Please return the full listing below without altering anything.

Available data
----------

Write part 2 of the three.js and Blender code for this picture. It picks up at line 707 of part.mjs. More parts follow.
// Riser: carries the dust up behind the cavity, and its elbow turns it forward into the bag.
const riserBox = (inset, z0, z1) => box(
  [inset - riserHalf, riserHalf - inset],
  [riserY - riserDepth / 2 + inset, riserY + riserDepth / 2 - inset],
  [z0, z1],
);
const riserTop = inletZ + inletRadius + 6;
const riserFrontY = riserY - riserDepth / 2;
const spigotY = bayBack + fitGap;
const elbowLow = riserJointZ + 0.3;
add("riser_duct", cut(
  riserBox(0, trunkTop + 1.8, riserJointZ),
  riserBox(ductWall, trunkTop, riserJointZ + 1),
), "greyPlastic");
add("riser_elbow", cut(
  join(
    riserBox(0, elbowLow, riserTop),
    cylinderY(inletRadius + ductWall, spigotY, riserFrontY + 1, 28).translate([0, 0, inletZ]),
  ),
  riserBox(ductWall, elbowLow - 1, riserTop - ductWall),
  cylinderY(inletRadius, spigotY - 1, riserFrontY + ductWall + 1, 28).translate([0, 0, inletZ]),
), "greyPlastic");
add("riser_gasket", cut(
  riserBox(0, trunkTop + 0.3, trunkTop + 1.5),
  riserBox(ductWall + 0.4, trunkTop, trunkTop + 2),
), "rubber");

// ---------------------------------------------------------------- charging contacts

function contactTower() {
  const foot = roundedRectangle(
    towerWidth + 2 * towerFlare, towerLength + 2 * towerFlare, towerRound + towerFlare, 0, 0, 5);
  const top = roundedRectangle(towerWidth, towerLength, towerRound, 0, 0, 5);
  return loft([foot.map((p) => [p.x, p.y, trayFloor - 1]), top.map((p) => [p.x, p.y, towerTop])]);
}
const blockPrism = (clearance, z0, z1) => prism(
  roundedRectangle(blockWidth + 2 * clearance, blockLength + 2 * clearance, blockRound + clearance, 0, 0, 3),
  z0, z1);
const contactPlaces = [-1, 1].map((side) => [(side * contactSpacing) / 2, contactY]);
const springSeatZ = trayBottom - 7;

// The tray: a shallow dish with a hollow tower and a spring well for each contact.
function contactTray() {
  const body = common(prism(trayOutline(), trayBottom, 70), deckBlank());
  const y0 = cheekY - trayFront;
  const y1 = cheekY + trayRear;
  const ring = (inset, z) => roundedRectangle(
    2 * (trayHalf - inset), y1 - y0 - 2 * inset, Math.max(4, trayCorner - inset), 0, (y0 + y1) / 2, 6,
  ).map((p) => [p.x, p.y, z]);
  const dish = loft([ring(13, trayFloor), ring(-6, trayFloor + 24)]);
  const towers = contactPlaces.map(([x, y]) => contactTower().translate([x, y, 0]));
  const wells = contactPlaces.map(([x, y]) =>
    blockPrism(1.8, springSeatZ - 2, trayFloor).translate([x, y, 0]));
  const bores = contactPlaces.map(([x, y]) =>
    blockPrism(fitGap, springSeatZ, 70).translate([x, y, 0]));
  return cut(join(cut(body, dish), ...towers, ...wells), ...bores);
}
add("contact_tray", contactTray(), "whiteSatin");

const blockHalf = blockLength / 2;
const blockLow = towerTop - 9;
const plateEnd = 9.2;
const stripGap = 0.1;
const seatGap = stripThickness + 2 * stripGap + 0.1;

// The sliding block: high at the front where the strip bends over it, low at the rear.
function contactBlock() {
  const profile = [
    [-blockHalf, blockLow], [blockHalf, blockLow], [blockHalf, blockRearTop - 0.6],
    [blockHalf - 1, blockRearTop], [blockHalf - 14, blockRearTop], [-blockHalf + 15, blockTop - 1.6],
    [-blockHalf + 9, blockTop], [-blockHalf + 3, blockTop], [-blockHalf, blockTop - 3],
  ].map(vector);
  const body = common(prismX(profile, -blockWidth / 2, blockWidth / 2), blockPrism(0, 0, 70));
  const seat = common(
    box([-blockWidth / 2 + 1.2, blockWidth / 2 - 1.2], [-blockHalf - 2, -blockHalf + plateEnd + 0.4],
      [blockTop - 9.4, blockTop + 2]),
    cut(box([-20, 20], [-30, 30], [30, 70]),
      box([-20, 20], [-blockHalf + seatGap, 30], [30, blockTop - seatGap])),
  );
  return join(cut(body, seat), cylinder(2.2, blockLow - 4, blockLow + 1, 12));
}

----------

Correct response
Write part 2 of the three.js and Blender code for this picture. It picks up at line 707 of part.mjs. More parts follow.
// Riser: carries the dust up behind the cavity, and its elbow turns it forward into the bag.
const riserBox = (inset, z0, z1) => box(
  [inset - riserHalf, riserHalf - inset],
  [riserY - riserDepth / 2 + inset, riserY + riserDepth / 2 - inset],
  [z0, z1],
);
const riserTop = inletZ + inletRadius + 6;
const riserFrontY = riserY - riserDepth / 2;
const spigotY = bayBack + fitGap;
const elbowLow = riserJointZ + 0.3;
add("riser_duct", cut(
  riserBox(0, trunkTop + 1.8, riserJointZ),
  riserBox(ductWall, trunkTop, riserJointZ + 1),
), "greyPlastic");
add("riser_elbow", cut(
  join(
    riserBox(0, elbowLow, riserTop),
    cylinderY(inletRadius + ductWall, spigotY, riserFrontY + 1, 28).translate([0, 0, inletZ]),
  ),
  riserBox(ductWall, elbowLow - 1, riserTop - ductWall),
  cylinderY(inletRadius, spigotY - 1, riserFrontY + ductWall + 1, 28).translate([0, 0, inletZ]),
), "greyPlastic");
add("riser_gasket", cut(
  riserBox(0, trunkTop + 0.3, trunkTop + 1.5),
  riserBox(ductWall + 0.4, trunkTop, trunkTop + 2),
), "rubber");

// ---------------------------------------------------------------- charging contacts

function contactTower() {
  const foot = roundedRectangle(
    towerWidth + 2 * towerFlare, towerLength + 2 * towerFlare, towerRound + towerFlare, 0, 0, 5);
  const top = roundedRectangle(towerWidth, towerLength, towerRound, 0, 0, 5);
  return loft([foot.map((p) => [p.x, p.y, trayFloor - 1]), top.map((p) => [p.x, p.y, towerTop])]);
}
const blockPrism = (clearance, z0, z1) => prism(
  roundedRectangle(blockWidth + 2 * clearance, blockLength + 2 * clearance, blockRound + clearance, 0, 0, 3),
  z0, z1);
const contactPlaces = [-1, 1].map((side) => [(side * contactSpacing) / 2, contactY]);
const springSeatZ = trayBottom - 7;

// The tray: a shallow dish with a hollow tower and a spring well for each contact.
function contactTray() {
  const body = common(prism(trayOutline(), trayBottom, 70), deckBlank());
  const y0 = cheekY - trayFront;
  const y1 = cheekY + trayRear;
  const ring = (inset, z) => roundedRectangle(
    2 * (trayHalf - inset), y1 - y0 - 2 * inset, Math.max(4, trayCorner - inset), 0, (y0 + y1) / 2, 6,
  ).map((p) => [p.x, p.y, z]);
  const dish = loft([ring(13, trayFloor), ring(-6, trayFloor + 24)]);
  const towers = contactPlaces.map(([x, y]) => contactTower().translate([x, y, 0]));
  const wells = contactPlaces.map(([x, y]) =>
    blockPrism(1.8, springSeatZ - 2, trayFloor).translate([x, y, 0]));
  const bores = contactPlaces.map(([x, y]) =>
    blockPrism(fitGap, springSeatZ, 70).translate([x, y, 0]));
  return cut(join(cut(body, dish), ...towers, ...wells), ...bores);
}
add("contact_tray", contactTray(), "whiteSatin");

const blockHalf = blockLength / 2;
const blockLow = towerTop - 9;
const plateEnd = 9.2;
const stripGap = 0.1;
const seatGap = stripThickness + 2 * stripGap + 0.1;

// The sliding block: high at the front where the strip bends over it, low at the rear.
function contactBlock() {
  const profile = [
    [-blockHalf, blockLow], [blockHalf, blockLow], [blockHalf, blockRearTop - 0.6],
    [blockHalf - 1, blockRearTop], [blockHalf - 14, blockRearTop], [-blockHalf + 15, blockTop - 1.6],
    [-blockHalf + 9, blockTop], [-blockHalf + 3, blockTop], [-blockHalf, blockTop - 3],
  ].map(vector);
  const body = common(prismX(profile, -blockWidth / 2, blockWidth / 2), blockPrism(0, 0, 70));
  const seat = common(
    box([-blockWidth / 2 + 1.2, blockWidth / 2 - 1.2], [-blockHalf - 2, -blockHalf + plateEnd + 0.4],
      [blockTop - 9.4, blockTop + 2]),
    cut(box([-20, 20], [-30, 30], [30, 70]),
      box([-20, 20], [-blockHalf + seatGap, 30], [30, blockTop - seatGap])),
  );
  return join(cut(body, seat), cylinder(2.2, blockLow - 4, blockLow + 1, 12));
}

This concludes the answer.